WritePack(IndexWrite(PackEntryDecode(NotFound { object_id: Sha1(3825fe6b335743b7b85eb2ee017fb3eda0529f1e) })))
Error: A pack entry could not be extracted

Caused by:
    The object 3825fe6b335743b7b85eb2ee017fb3eda0529f1e could not be decoded or wasn't found

Is it possible for this issue to affect some repositories on Github too or should I open a new issue for this?

Byron commented 7 months ago

Thanks for letting me know, and for finding just the right issue to put it in!

It's really good to know that this isn't exclusively an Azure DevOps problem. Maybe it has been a good problem a couple of years ago, and Azure never moved on from that. That theory seems to be somewhat justified by seeing that the most recent commit in DApp was two years ago. I am pretty sure that GitHub has this pack cached, and maybe it was created with a version of Git that produced this kind of 'buggy' (as in larger than needed) pack.

To put it to the test, I forked the Repo, reproduced the issue in the new fork, and made minor changes to the Readme. The issue still reproduces perfectly, probably due to Git just doing a pack-to-pack copy so the objects stay exactly the same.

❯ gix clone https://github.com/Byron/DApp-Pack-Testing
 15:49:21 read pack done 8.2KB in 0.03s (276.8KB/s)
Error: A pack entry could not be extracted

Caused by:
    The object 3825fe6b335743b7b85eb2ee017fb3eda0529f1e could not be decoded or wasn't found
NicholasLYang commented 6 days ago

This issue has showed up for me when implementing a toy git server with gitoxide's infrastructure. When pushing to a completely empty repo, my local git (git version 2.35.3) seems to send a pack with ref deltas that reference objects in the same pack.

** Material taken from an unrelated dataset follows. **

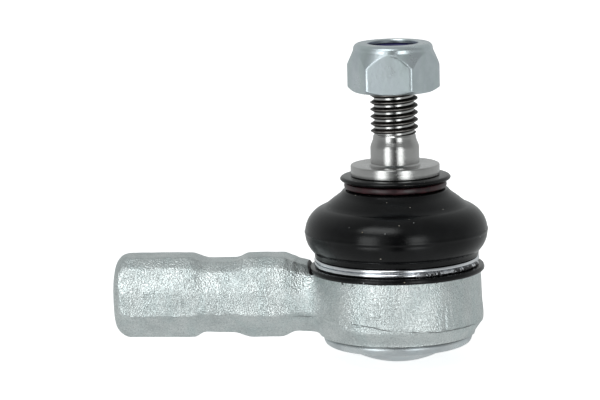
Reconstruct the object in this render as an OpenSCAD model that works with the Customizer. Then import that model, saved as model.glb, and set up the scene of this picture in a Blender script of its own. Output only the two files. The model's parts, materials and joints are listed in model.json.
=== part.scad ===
// Tie rod end: a ball stud in a forged housing, sealed by a rubber boot, with a lock nut.
// Lengths are in millimetres. The origin is the centre of the stud's seating face, where the
// steering arm rests. +Z runs up the stud, and the threaded shank points along -X.
// Heights in the outlines below are counted from the centre of the ball.

/* [Ball stud] */
// Diameter of the ball
ball_d = 20; // [19:0.5:20]
// Height of the seating face above the centre of the ball
seat_height = 27.5; // [27.5:0.1:30]
// Diameter of the neck between the ball and the boot
stud_neck_d = 9.8; // [8.5:0.1:10]
// Diameter of the land that the boot's neck grips
boot_land_d = 15; // [14:0.1:15.5]
// Diameter of the flange under the steering arm
flange_d = 18.6; // [16:0.1:20]
// Thickness of the flange
flange_t = 2.3; // [1.8:0.1:2.4]
// Diameter of the straight pin that fills the steering arm's hole
pin_d = 10.2; // [10.1:0.05:11]
// Length of the straight pin
pin_len = 4; // [3:0.1:4.4]
// Major diameter of the stud's metric fine thread
stud_thread_d = 10; // [9.9:0.1:10]
// Height of the stud's end above the seating face
stud_len = 22.4; // [20:0.1:23]

/* [Lock nut] */
// Width across the nut's flats
nut_af = 17; // [16:0.5:18]
// Height of the nut with its collar
nut_h = 10; // [9:0.1:11]
// Height of the nut's underside above the seating face
nut_z = 15.4; // [10:0.1:15.4]
// Height of the six-sided part, below the collar
nut_hex_h = 8.6; // [8:0.1:8.8]
// Diameter of the collar that holds the nylon ring
nut_collar_d = 16.6; // [16.2:0.1:16.6]
// Turn of the hexagon about the stud
nut_yaw = -3; // [-30:1:30]

/* [Housing] */
// Diameter of the housing under the boot
housing_top_d = 35; // [34:0.5:36]
// Largest diameter of the housing
housing_d = 36; // [36:0.5:38]
// Height of the shoulder that the boot stands on
shoulder_z = 5; // [4.5:0.1:5]
// Height of the housing's mouth
mouth_z = 9; // [8.8:0.1:9]
// Depth of the rolled rim below the centre of the ball
rim_depth = 10.5; // [10.4:0.1:11]
// Diameter of the bore for the bearing shells
socket_d = 24.2; // [24.2:0.1:24.6]

/* [Shank] */
// Distance from the stud's axis to the shank's end
shank_len = 59.3; // [56:0.1:64]
// Height of the shank's forged section
shank_h = 17; // [16:0.5:18]
// Share of the section that is left at the waist
waist_share = 0.88; // [0.8:0.01:0.95]
// Tapping diameter of the M12 fine thread for the tie rod
rod_bore_d = 10.5; // [10:0.1:10.8]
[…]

Byron commented 6 days ago

Thanks a lot for sharing, even though I definitely don't like what I hear. After all, this would mean that for some reason, recent Git also does that even though it really shouldn't make any sense to do - size-wise it's always better to use offset-deltas to refer to previous objects, so that ref-deltas are only used to refer to out-of-pack objects (which don't exist if the remote is empty).